Lorsqu’il s’agit d’un touriste en short/basquets qui s’attaque aux échelles de la mer de glace et qui arrivé aux intermédiaires, marche à 4 pattes pour rejoindre la prochaine échelle, je sais que j’ai raison, et que ce type, avant même de chercher ses limites, aurait du d’abord apprendre à marcher en montagne, se prendre un guide ou acheter une longe.
Mais lorsqu’il s’agit d’un sportif entrainé qui mène une course hautement engagée, je me rattrape en me disant que par ce que j’ai fais le choix du niveau zéro, je n’ai aucun moyen et aucun droit d’émettre un jugement. Concernant cet alpiniste la, je ne saurai jamais si je me trompe mais je ne peux que l’espérer.

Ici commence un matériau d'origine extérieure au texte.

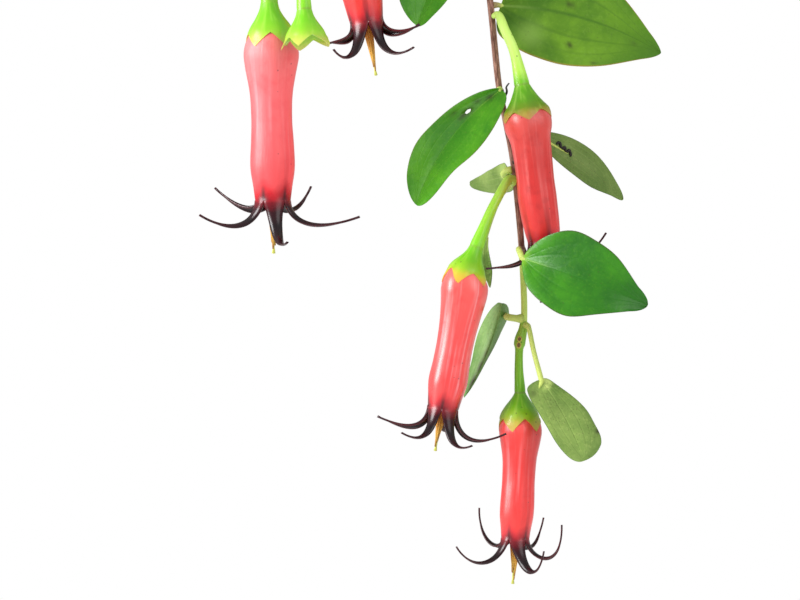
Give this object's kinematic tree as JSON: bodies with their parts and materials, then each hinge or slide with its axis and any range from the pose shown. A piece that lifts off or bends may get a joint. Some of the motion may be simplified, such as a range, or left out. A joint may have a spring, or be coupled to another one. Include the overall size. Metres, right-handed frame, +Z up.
{
  "type": "ceratostema hanging basket",
  "caption": "Trailing shrub with leathery leaves and hanging red tube flowers, growing in a coir-lined wire basket on a wire hanger and hook.",
  "frame": {"origin": "inner top of the hanging hook, where it bears on its support", "axes": "+Z up, the basket hangs plumb below; -Y is the front, where the longest flowering stem trails"},
  "size_m": [0.4213, 0.3646, 0.6399],
  "materials": {
    "black_wire": "satin black plastic-coated wire",
    "coir": "matted brown coconut fibre",
    "potting_mix": "loose dark bark chips and peat",
    "bark": "thin flaking red-brown bark with pale pores",
    "leaf_upper": "leathery, glossy mid-green, fine netted veins",
    "leaf_deep": "leathery, high gloss, deep green",
    "leaf_underside": "matt grey-green underside with brown specks",
    "calyx_green": "smooth waxy yellow-green, olive-gold tooth edges",
    "coral_corolla": "waxy coral red, near-black reflexed lobes",
    "stamen_gold": "dull orange anthers round a yellow-green style"
  },
  "bodies": {
    "root": {"hanger_hook": "black_wire", "hanger_wire_1": "black_wire", "hanger_wire_2": "black_wire", "hanger_wire_3": "black_wire", "basket_frame": "black_wire", "coir_liner": "coir", "potting_mix": "potting_mix", "woody_crown": "bark", "front_stem": "bark", "left_stem": "bark", "leaf_a": "leaf_upper", "leaf_b": "leaf_upper", "leaf_c": "leaf_underside", "leaf_d": "leaf_underside", "leaf_e": "leaf_deep", "leaf_f": "leaf_upper", "leaf_g": "leaf_underside", "leaf_h": "leaf_upper", "leaf_i": "leaf_upper", "calyx_a": "calyx_green", "corolla_a": "coral_corolla", "stamens_a": "stamen_gold", "calyx_b": "calyx_green", "corolla_b": "coral_corolla", "stamens_b": "stamen_gold", "calyx_c": "calyx_green", "corolla_c": "coral_corolla", "stamens_c": "stamen_gold", "calyx_d": "calyx_green", "corolla_d": "coral_corolla", "stamens_d": "stamen_gold", "calyx_f": "calyx_green", "corolla_f": "coral_corolla", "stamens_f": "stamen_gold", "spent_calyx": "calyx_green", "leafy_stem_1": "leaf_upper", "leafy_stem_2": "leaf_upper", "leafy_stem_3": "leaf_upper", "leafy_stem_4": "leaf_upper", "leafy_stem_5": "leaf_upper", "leafy_stem_6": "leaf_upper", "leafy_stem_7": "leaf_upper", "leafy_stem_8": "leaf_upper", "leafy_stem_9": "leaf_upper", "calyx_free_1": "calyx_green", "corolla_free_1": "coral_corolla", "calyx_free_2": "calyx_green", "corolla_free_2": "coral_corolla", "calyx_free_3": "calyx_green", "corolla_free_3": "coral_corolla", "calyx_free_4": "calyx_green", "corolla_free_4": "coral_corolla", "calyx_free_5": "calyx_green", "corolla_free_5": "coral_corolla", "calyx_free_6": "calyx_green", "corolla_free_6": "coral_corolla"}
  },
  "joints": []
}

Et pour faire écho à La Baltringue, moi aussi, je pense à Tom Ballard dans ces termes. Comme une sorte de jeune gars qui, à refaire le parcours de sa mère, trainerait sur ses épaules le fardeau d’une malédiction familiale. Et je ne peux pas m’empêcher d’avoir à l’esprit des pensées sombres.
Je sais que je me trompe, disons que j’espère évidemment que je me trompe. Mais surtout, comme La Baltringue, je considère les libertés d’autrui, et à part formuler mes idées noires dans cette discussion (par ce que de circonstance), c’est à moi-même que je fais les recommandations.
Sur ce, je m’en vais retourner au monde des edelweiss et des petits poneys arc-en-ciel qui habitent mes montagnes…
Ce sujet, comme beaucoup d’autres ici, est très intéressant, voir important car il est toujours bon de se rappeler ces réflexions profondes, mais Heidi, les pâquerettes, toussa toussa me réclament.